Gerardo siempre contaba, con una mezcla de orgullo y resignación, que para sacar adelante a los suyos trabajó en el ferrocarril.

“Empecé como fogonero y más adelante me designaron maquinista”, recordaba. Y enseguida agregaba, medio en broma y medio en serio, que las bronquitis que arrastró toda la vida nacieron allí, cuando lo agarraban lluvias bravas y él seguía alimentando la locomotora a paladas, empapado de pies a cabeza.

Su infancia transcurrió en los años veinte, entre zanjones y baldíos de Villa Alianza. Era hincha de Boca y, según él mismo aceptaba, bastante patadura. Los campitos fueron escenario de más goles errados que festejados.

Su escuela primaria quedaba en Belgrano y Lisandro de la Torre, donde entró a pelearse con los diptongos y la tabla del siete. El estudio no lo desvelaba, y más de una vez terminó esquivando borradores que las maestras le lanzaban cuando se ponía inquieto. Aun así, recordaba con un cariño particular a la señorita Machado, la única que le tenía paciencia de verdad.

Pero en ese chico travieso ya asomaba el artista. Junto a su amigo Humberto Golfera, se encargaban de dibujar las láminas para el colegio. Con el tiempo, esa habilidad se volvió una vocación firme.

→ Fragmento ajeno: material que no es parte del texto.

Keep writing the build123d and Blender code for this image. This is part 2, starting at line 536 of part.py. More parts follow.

A los diecisiete años supo que un tal Mindo Palacios -apenas dos años mayor – también dibujaba. Fue hasta su casa y le preguntó si podía darle clases.

“Salían dos pesos”, subrayó Gerardo quien compró sus primeros pomos Talenz en la librería del “Gordo” Zas, en Urquiza y 3 de Febrero. Pero al ver la primera lámina que le copió, Mindo cambió de idea: lo miró un rato y le soltó: “Dejémonos de joder… vos ya sabés pintar. Mejor hagamos cosas juntos”. Le devolvió los dos pesos y se fueron de farra. Fue el comienzo de largas salidas por campos de Caseros, Palomar y Hurlingham, donde soñaban paisajes y buscaban colores.

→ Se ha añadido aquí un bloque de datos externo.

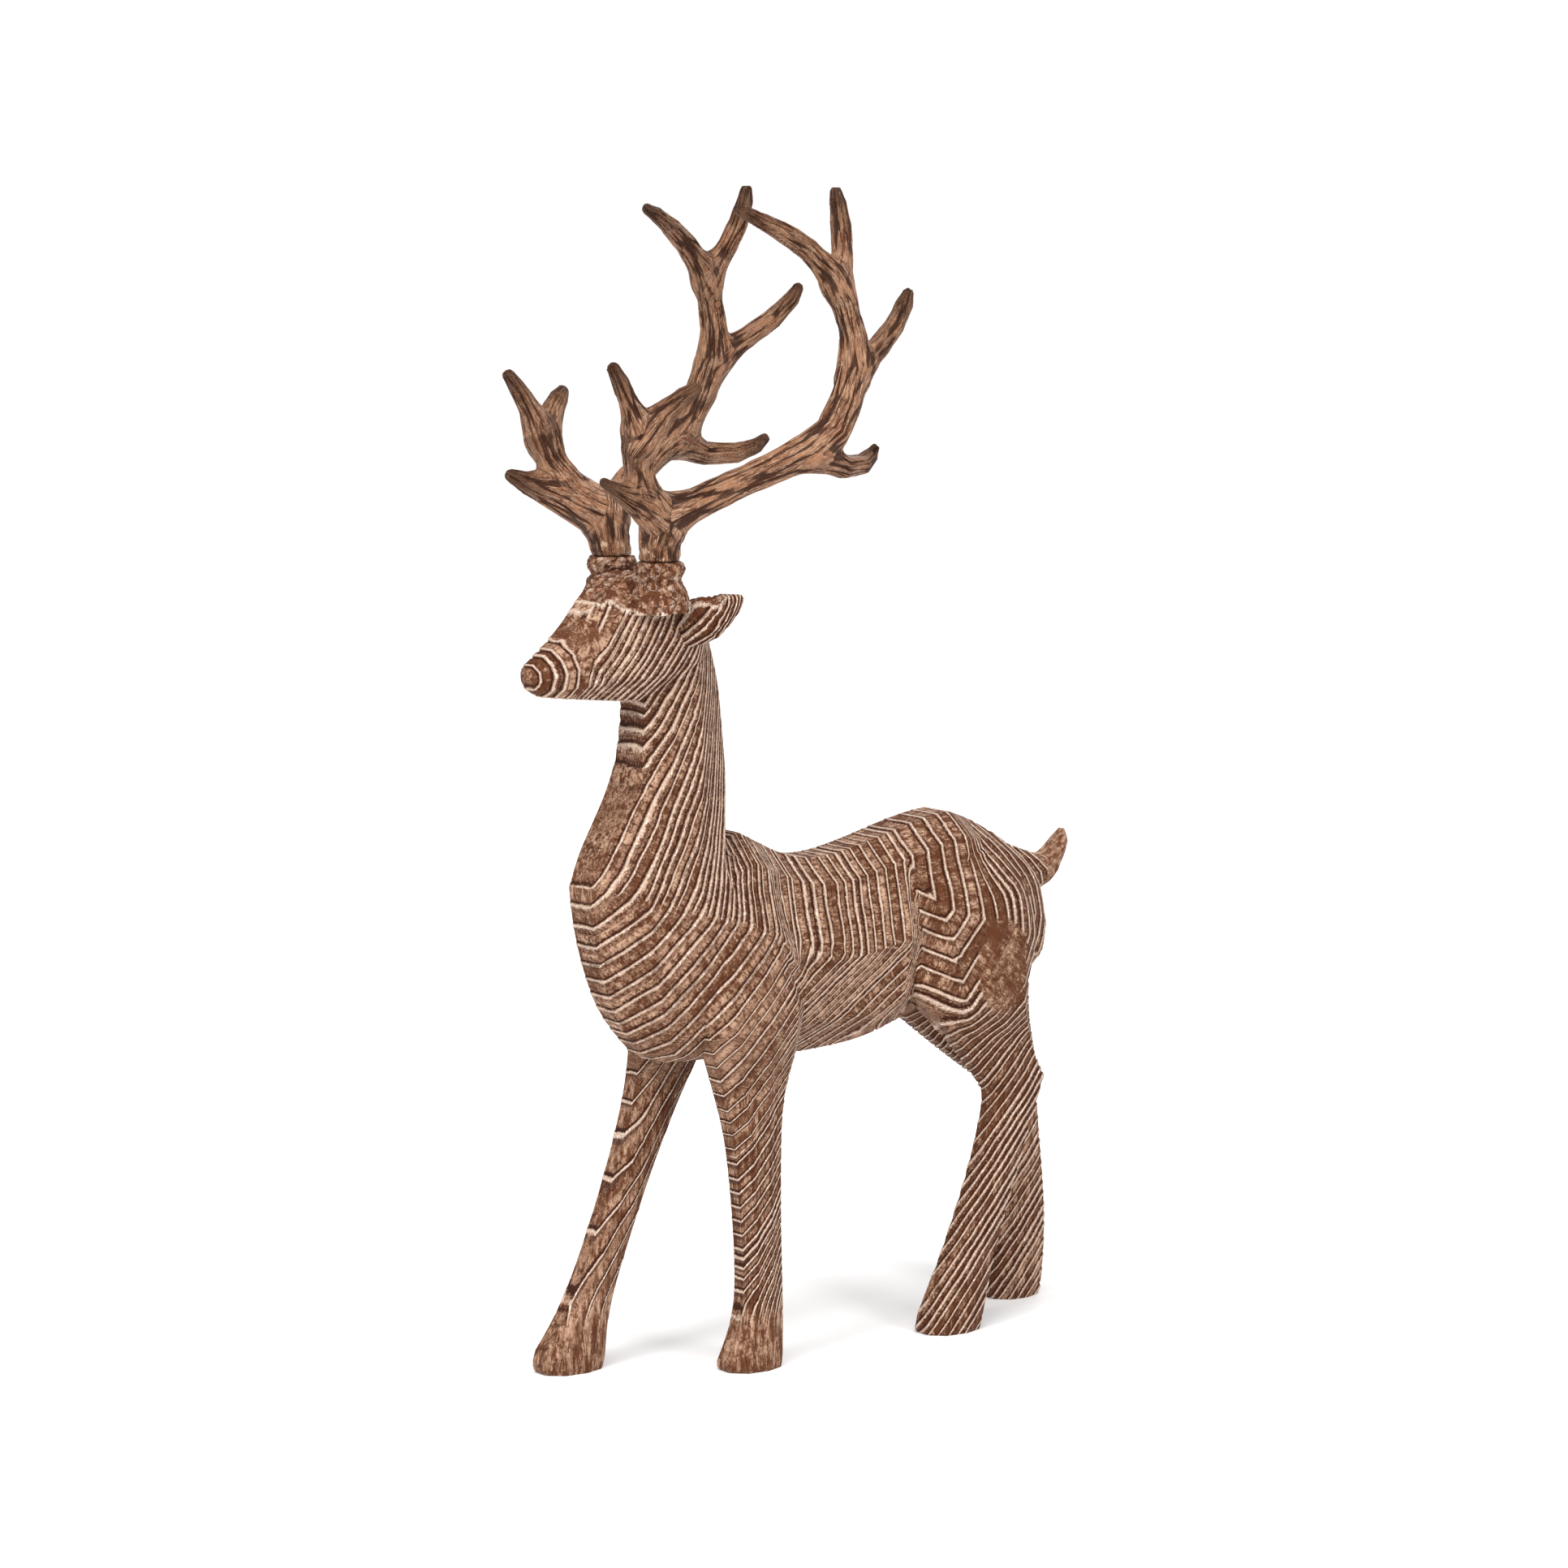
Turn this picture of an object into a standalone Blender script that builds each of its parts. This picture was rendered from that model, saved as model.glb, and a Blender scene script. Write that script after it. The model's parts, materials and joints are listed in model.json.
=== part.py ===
# Reindeer figurine: a cast body with the look of carved, ringed wood, and two moulded antlers
# whose feet sit in sockets in the burrs on the head. It faces -Y, its left side is +X, and it
# stands on the floor at z = 0. Metres, +Z up.
#
# The free form keeps its proportions as counts of PART, a 1440th of the height, as a sculptor's
# module would. The antlers' sockets and their clearances are real sizes of their own.

import math

import bmesh
import bpy
from mathutils import Matrix, Vector

# Driving dimensions
FIGURE_HEIGHT = 0.500  # floor to the highest antler tip
SOCKET_DEPTH = 0.0040  # how deep an antler's foot sits in its burr
FOOT_RADIUS = 0.0068  # the round foot of an antler
SEAT_CLEARANCE = 0.0003  # between a foot and its socket, at the side and below
BURR_WALL = 0.0016  # least wall of the burr around the socket
SHARP_ANGLE = math.radians(24)  # facets that meet at more than this keep a crisp edge

PARTS_IN_HEIGHT = 1440
PART = FIGURE_HEIGHT / PARTS_IN_HEIGHT

LEFT = 1
RIGHT = -1


# Cross-sections, as corners of the right-hand half from front (or bottom) to back (or top).
# The first number is a share of the half width, the second a share of the half depth.
NECK_CORNERS = ((0.50, -1.00), (0.93, -0.52), (1.00, 0.12), (0.74, 0.74), (0.28, 1.00))
CHEST_CORNERS = ((0.24, -1.00), (0.80, -0.56), (0.97, 0.10), (0.92, 0.62), (0.45, 1.00))
TRUNK_CORNERS = ((0.32, -1.00), (0.80, -0.66), (1.00, 0.00), (0.74, 0.76), (0.30, 1.00))
HEAD_CORNERS = ((0.38, -1.00), (0.90, -0.58), (1.00, 0.00), (0.84, 0.52), (0.44, 1.00))
LEG_CORNERS = ((0.38, -1.00), (0.90, -0.56), (1.00, 0.14), (0.72, 0.76), (0.30, 1.00))

# Trunk, chest to rump, in upright sections. Each row: y, middle z, half width, half height.
TRUNK = (
    (-196, 512, 76, 92),
    (-130, 514, 88, 122),
    (-90, 519, 88, 142),
    (-50, 509, 88, 131),
    (0, 500, 87, 121),
    (50, 500, 85, 119),
    (112, 510, 84, 122),
    (176, 530, 85, 119),
    (238, 545, 85, 114),
    (290, 542, 79, 95),
    (340, 529, 65, 79),
    (366, 517, 53, 70),
    (387, 505, 38, 56),
    (397, 500, 24, 37),
)

# Neck and chest, brisket to poll. Each row: y, z, half width, half depth, lean in degrees, and
# how far the section is that of the neck (1) or of the chest (0).
NECK = (
    (-156, 386, 34, 42, 0, 0.0),
    (-162, 400, 58, 62, 0, 0.0),
    (-170, 446, 80, 94, -2, 0.0),
    (-178, 490, 88, 106, -6, 0.0),
    (-186, 530, 92, 113, -11, 0.0),
    (-188, 570, 93, 119, -15, 0.0),
    (-188, 580, 92, 118, -15, 0.0),
    (-196, 640, 78, 88, -8, 0.4),
    (-172, 716, 61, 72, 2, 1.0),
    (-166, 784, 52, 61, 4, 1.0),
    (-168, 850, 50, 57, 0, 1.0),
    (-174, 912, 44, 48, -8, 1.0),
)

# Head, back of the skull to the nose. Each row: half width, then y and z of the jaw side, then y
# and z of the brow side.
HEAD = (
    (28, -128, 892, -138, 934),
    (50, -146, 866, -158, 950),
    (63, -180, 842, -190, 976),
    (64, -216, 833, -234, 984),
    (57, -250, 832, -273, 969),
    (44, -282, 835, -301, 940),
    (34, -312, 838, -329, 914),
    (26, -340, 840, -352, 896),
    (20, -361, 844, -374, 881),
    (13, -371, 850, -380, 872),
)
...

En 1948 apareció en su vida Joaquín Luque, un pintor de trayectoria, vecino de Caseros. Bajo su guía, Gerardo aprendió a pensar mientras pintaba y a trabajar la armonía de los colores. Su obra empezó a circular y pronto su nombre cruzó fronteras: Venezuela, España, Perú, Estados Unidos, Holanda, Japón, México, Israel. Fue amigo de Quinquela, restauró obras de la Galería Pacífico y se perfeccionó con Alberto Delmonte. Decía que la pintura realista “detiene un instante” y que cada color fija un momento único en el lienzo.

Cuando se jubiló del ferrocarril, eligió lo que llamó su tarea “insuperable”: enseñar.

Gerardo Granda falleció el 17 de noviembre de 2010, a sus 94 años. Pero aquí, en estos lares, entre sus cuadros y anécdotas, sigue vivito y pintando.